──────── INPUT

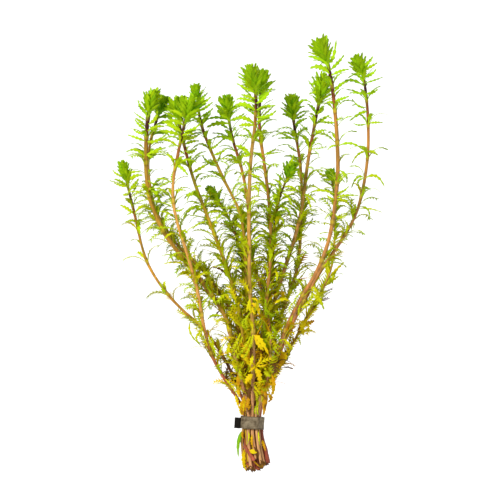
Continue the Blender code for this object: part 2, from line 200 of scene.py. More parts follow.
def start_clean():
    """Object mode with nothing selected, because an operator acts on all that is selected."""
    if bpy.context.mode != "OBJECT":
        bpy.ops.object.mode_set(mode="OBJECT")
    bpy.ops.object.select_all(action="DESELECT")


def begin_section(half_width, half_thickness):
    """A flat diamond that stands across the leaf, left in edit mode with its face selected."""
    start_clean()
    bpy.ops.mesh.primitive_circle_add(vertices=4, radius=half_width, fill_type="NGON",
                                      rotation=(math.pi / 2, 0.0, 0.0))
    bpy.ops.object.transform_apply(location=True, rotation=True, scale=True)
    bpy.ops.object.mode_set(mode="EDIT")
    bpy.ops.mesh.select_all(action="SELECT")
    bpy.ops.transform.resize(value=(1.0, 1.0, half_thickness / half_width))


def draw_out(sections):
    """Extrude the selected face through (place along Y, half width, half thickness) rows."""
    for (y, wide, thick), (next_y, next_wide, next_thick) in zip(sections, sections[1:]):
        bpy.ops.mesh.extrude_region_move(
            TRANSFORM_OT_translate={"value": (0.0, next_y - y, 0.0)})
        bpy.ops.transform.resize(value=(next_wide / wide, 1.0, next_thick / thick))
    bpy.ops.mesh.merge(type="CENTER")


def take_model():
    """End edit mode, read the mesh into arrays and remove the drawn object."""
    bpy.ops.mesh.select_all(action="SELECT")
    bpy.ops.mesh.normals_make_consistent(inside=False)
    bpy.ops.object.mode_set(mode="OBJECT")
    drawn = bpy.context.object
    corners = np.array([tuple(v.co) for v in drawn.data.vertices])
    faces = [tuple(face.vertices) for face in drawn.data.polygons]
    bpy.data.objects.remove(drawn, do_unlink=True)
    return corners, faces


def lance_width(y, fullest):
    """Half width of a leaf from its foot to its point, 1 at its fullest place."""
    power = math.log(0.5) / math.log(fullest)
    return max(0.12, math.sin(math.pi * min(0.97, 0.06 + 0.94 * y) ** power) ** 0.9)


def model_toothed_leaf(length, half_width, thickness, teeth, notch, fullest):
    """A lance-shaped leaf with teeth that point forwards."""
    rows = [(0.0, 0.22), (0.12, 0.34)]
    pitch = 0.78 / teeth
    for tooth in range(teeth):
        foot = 0.15 + tooth * pitch
        rows.append((foot + 0.12 * pitch, lance_width(foot, fullest) * (1.0 - notch)))
        rows.append((foot + 0.86 * pitch, lance_width(foot + 0.5 * pitch, fullest)))
    rows.append((0.95, 0.2))
    rows.append((1.0, 0.06))
    sections = [(y * length, wide * half_width, 0.5 * thickness * (1.0 - 0.55 * y))
                for y, wide in rows]
    begin_section(sections[0][1], sections[0][2])
    draw_out(sections)
    return take_model()


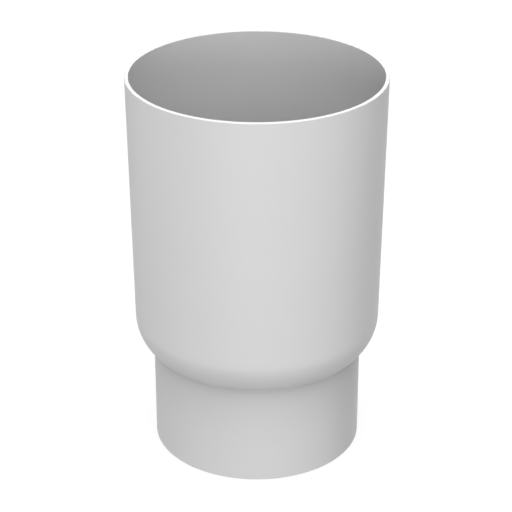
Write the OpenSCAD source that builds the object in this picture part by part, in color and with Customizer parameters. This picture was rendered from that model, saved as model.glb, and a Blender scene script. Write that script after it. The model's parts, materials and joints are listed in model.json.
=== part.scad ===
// Pipe reducer: a deep drafted socket above, a rounded shoulder and a narrower spigot below.
// It is one thin-walled moulding, round about the Z axis. The origin is at the centre of the
// spigot's end face, and +Z points up through the shoulder and out of the socket's mouth.

/* [Socket] */
// Outside diameter of the barrel at its rim
rim_d = 132.8; // [131:0.1:140]
// Outside diameter of the barrel at its foot, where the shoulder starts
foot_d = 129.1; // [128.4:0.1:131]
// Length of the barrel from the rim down to the shoulder
barrel_length = 132.5; // [70:0.5:200]
// Wall thickness at the rim
rim_wall = 1.95; // [1.6:0.05:2.6]
// Inside diameter of the parallel seat that holds the larger pipe
seat_d = 125.4; // [124.4:0.1:125.6]
// Length of the parallel seat, which starts just above the shoulder
seat_length = 40; // [20:1:60]

/* [Shoulder] */
// Outside radius of the rounded shoulder
shoulder_radius = 23.5; // [16:0.1:36]

/* [Spigot] */
// Outside diameter of the spigot, which enters the smaller pipe's socket
spigot_d = 110.2; // [106:0.1:116]
// Length of the spigot from its end face to the crease under the shoulder
spigot_length = 53.9; // [30:0.1:120]
// Wall thickness of the spigot
spigot_wall = 2; // [1.6:0.1:3]

/* [Edges] */
// Radius on the rim's outer edge
rim_rounding = 0.4; // [0.2:0.1:1]
// Radius on the inner edge where the shoulder meets the spigot's bore
throat_rounding = 1; // [0.4:0.1:1.5]
// Radius on the spigot's outer edge, at its end face
tip_rounding = 0.4; // [0.2:0.1:1]

/* [Hidden] */

// Facets in a full turn
$fn = 240;

// How far a cutting shape runs past the face that it opens
overrun = 5;

// An edge radius is drawn this much larger, so that its arc crosses both faces cleanly
arc_bite = 0.002;

rim_r = rim_d / 2;
foot_r = foot_d / 2;
seat_r = seat_d / 2;
spigot_r = spigot_d / 2;
mouth_r = rim_r - rim_wall;
bore_r = spigot_r - spigot_wall;

// The shoulder's outer and inner arcs share one centre, level with the barrel's foot.
// The outer arc starts at the barrel's wall and ends at the crease on the spigot.
arc_centre_r = foot_r - shoulder_radius;
inner_radius = seat_r - arc_centre_r;
foot_z = spigot_length + side_of(shoulder_radius, spigot_r - arc_centre_r);
seat_top_z = foot_z + seat_length;
rim_z = foot_z + barrel_length;

// Centre of the rim's edge radius, inside the drafted wall
rim_edge_z = rim_z - rim_rounding;
rim_edge_r = rim_r - rim_rounding * (1 + (rim_r - foot_r) / barrel_length);

// Centre of the throat's edge radius, and its direction from the shoulder's inner arc
throat_r = bore_r + throat_rounding;
throat_z = foot_z - side_of(inner_radius + throat_rounding, throat_r - arc_centre_r);
throat_lean = atan2(foot_z - throat_z, arc_centre_r - throat_r);

// Third side of a right triangle
function side_of(longest, other) = sqrt(longest * longest - other * other);

// Unit vector at an angle from the radial direction
function heading(angle) = [cos(angle), sin(angle)];

// The outlines below are halves of a cross-section: X is the radius and Y is the height.

// Disc under the barrel's foot, with a quarter round of the given radius for its edge
module rounded_disc(radius) {
    translate([0, foot_z - radius])
        square([arc_centre_r, radius]);
    intersection() {
        translate([arc_centre_r, foot_z])
            circle(r = radius);
        translate([arc_centre_r, foot_z - radius])
            square(radius);
    }
}

// What a rounded edge leaves out, between the two directions square to the faces that meet
module edge_waste(centre, radius, first_angle, last_angle) {
    reach = radius + overrun;
    translate(centre)
        difference() {
            polygon([
                [0, 0],
                reach * heading(first_angle),
                2 * reach * heading((first_angle + last_angle) / 2),
                reach * heading(last_angle)
            ]);
            circle(r = radius + arc_bite);
        }
}

// Filled outline of the outside: barrel, shoulder and spigot
module outside_outline() {
    polygon([[0, foot_z], [foot_r, foot_z], [rim_r, rim_z], [0, rim_z]]);
    rounded_disc(shoulder_radius);
    square([spigot_r, foot_z]);
}

// Filled outline of the inside: lead-in taper, parallel seat, shoulder and spigot bore
module inside_outline() {
    polygon([
        [0, foot_z],
        [seat_r, foot_z],
        [seat_r, seat_top_z],
        [mouth_r, rim_z],
        [mouth_r, rim_z + overrun],
        [0, rim_z + overrun]
    ]);
    rounded_disc(inner_radius);
    translate([0, -overrun])
        square([bore_r, foot_z + overrun]);
}

module reducer_body() {
    color("gainsboro")
        rotate_extrude()
            difference() {
                outside_outline();
                inside_outline();
                edge_waste([rim_edge_r, rim_edge_z], rim_rounding, 0, 90);
                edge_waste([throat_r, throat_z], throat_rounding, throat_lean, 180);
                edge_waste([spigot_r - tip_rounding, tip_rounding], tip_rounding, -90, 0);
            }
}

reducer_body();
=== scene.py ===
import json
import math

import bpy
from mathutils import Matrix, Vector


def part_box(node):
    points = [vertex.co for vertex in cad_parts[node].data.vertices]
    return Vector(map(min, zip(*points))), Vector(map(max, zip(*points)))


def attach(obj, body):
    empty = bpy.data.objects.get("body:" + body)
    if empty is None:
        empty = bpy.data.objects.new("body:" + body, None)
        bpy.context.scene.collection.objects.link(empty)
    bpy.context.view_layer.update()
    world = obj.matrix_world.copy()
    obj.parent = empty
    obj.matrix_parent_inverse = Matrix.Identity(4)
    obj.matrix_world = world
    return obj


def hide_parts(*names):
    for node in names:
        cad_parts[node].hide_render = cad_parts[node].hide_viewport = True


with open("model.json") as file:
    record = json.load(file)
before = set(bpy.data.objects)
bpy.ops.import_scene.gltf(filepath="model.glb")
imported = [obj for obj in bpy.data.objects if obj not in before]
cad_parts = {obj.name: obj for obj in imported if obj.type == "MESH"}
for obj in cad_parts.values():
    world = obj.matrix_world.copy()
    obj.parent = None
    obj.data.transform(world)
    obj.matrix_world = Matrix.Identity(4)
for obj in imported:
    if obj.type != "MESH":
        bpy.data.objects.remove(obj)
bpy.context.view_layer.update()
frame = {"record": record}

# Looks of a thin-walled plastic pipe reducer. One fine mesh, turned round the Z axis, stands for
# the CAD node and follows its profile. Lengths are in metres; millimetre sizes end in "* MM".
MM = 0.001
NODE = "reducer_body"

# Driving sizes that the frame's record doesn't state, as in the CAD model
RIM_RADIUS = 66.4 * MM
FOOT_RADIUS = 64.55 * MM
BARREL_LENGTH = 132.5 * MM
RIM_WALL = 1.95 * MM
SHOULDER_RADIUS = 23.5 * MM
SPIGOT_WALL = 2.0 * MM
RIM_ROUNDING = 0.4 * MM
THROAT_ROUNDING = 1.0 * MM
TIP_ROUNDING = 0.4 * MM

# Small moulded radii that only the visual mesh has
INNER_EASE = 0.2 * MM
CREASE_FILLET = 0.3 * MM

# Mesh fineness
SEGMENTS = 288
ARC_STEP_DEG = 2.5
SMALL_ARC_STEP_DEG = 11
WALL_STEP = 7 * MM
SUPPORT_GAP = 0.25 * MM

# Satin plastic
PLASTIC_GREY = 0.62
PLASTIC_ROUGHNESS = 0.55
PLASTIC_SPECULAR = 0.3

# Its skin: grain, lines where the mould was drawn off, and slow flow marks
GRAIN_SIZE = 0.5 * MM
GRAIN_HEIGHT = 0.004 * MM
GRAIN_SHADE = 0.012
DRAW_LINE_SIZE = 0.9 * MM
DRAW_LINE_HEIGHT = 0.003 * MM
DRAW_STRETCH = (1, 1, 0.03)
FLOW_SIZE = 30 * MM
FLOW_HEIGHT = 0.08 * MM
FLOW_SHADE = 0.012
FLOW_ROUGHNESS = 0.08
FINE_DETAIL = 3

# Patchy wear along the edges of the rim and the spigot's end, which leaves them darker and duller.
# It is full where the patches' noise is above RUB_PATCH_RANGE, and RUB_LEAST of that where it is below.
RUB_REACH = 0.9 * MM
RUB_PATCH_SIZE = 6 * MM
RUB_PATCH_RANGE = (0.4, 0.65)
RUB_LEAST = 0.3
RUB_SHADE = 0.04
RUB_ROUGHNESS = 0.08

# Painted shade on the spigot under the shoulder, darkest at the crease. Its source is a circle that lies
# CORE outside the spigot and as far below the crease. It halves at FADE from there, and ends at the crease
# within LAP.
CREASE_SHADE_CORE = 0.5 * MM
CREASE_SHADE_FADE = 2.6 * MM
CREASE_SHADE_LAP = 0.4 * MM
CREASE_SHADE_STRENGTH = 0.185

# Painted shade deep in the socket, which grows between these depths below the rim
SOCKET_SHADE_START = 25 * MM
SOCKET_SHADE_END = 75 * MM
SOCKET_SHADE_STRENGTH = 0.11

# Cosines between a surface's normal and the direction away from the axis: the surface starts to count
# as the inside at the first, and counts fully at the second
INSIDE_STARTS = -0.2
INSIDE_FULL = -0.8

# Camera: the long view, from above, that the reference shows
CAMERA_DISTANCE = 0.9227
CAMERA_DROP_DEG = 26.42
CAMERA_TARGET_Z = 0.1034
CAMERA_LENS_MM = 123.36
CAMERA_SENSOR_MM = 36
CAMERA_SHIFT_X = -0.0019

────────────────

▸ **GIVEN PROBLEM**: Quote the records above from their first line through the line containing "bpy.ops.transform.resize(value=(1.0, 1.0, half_thickness", both ends included.

▸ **FINISHED TASK**:
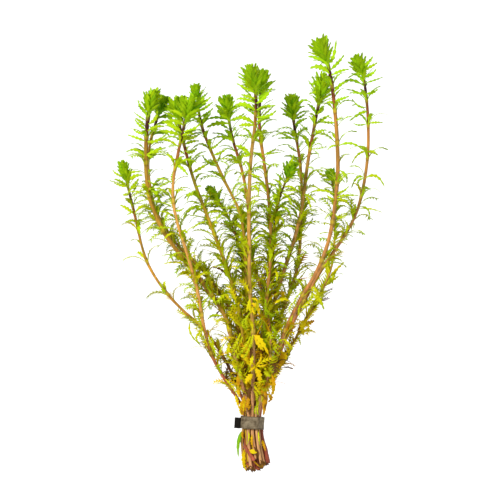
Continue the Blender code for this object: part 2, from line 200 of scene.py. More parts follow.
def start_clean():
    """Object mode with nothing selected, because an operator acts on all that is selected."""
    if bpy.context.mode != "OBJECT":
        bpy.ops.object.mode_set(mode="OBJECT")
    bpy.ops.object.select_all(action="DESELECT")


def begin_section(half_width, half_thickness):
    """A flat diamond that stands across the leaf, left in edit mode with its face selected."""
    start_clean()
    bpy.ops.mesh.primitive_circle_add(vertices=4, radius=half_width, fill_type="NGON",
                                      rotation=(math.pi / 2, 0.0, 0.0))
    bpy.ops.object.transform_apply(location=True, rotation=True, scale=True)
    bpy.ops.object.mode_set(mode="EDIT")
    bpy.ops.mesh.select_all(action="SELECT")
    bpy.ops.transform.resize(value=(1.0, 1.0, half_thickness / half_width))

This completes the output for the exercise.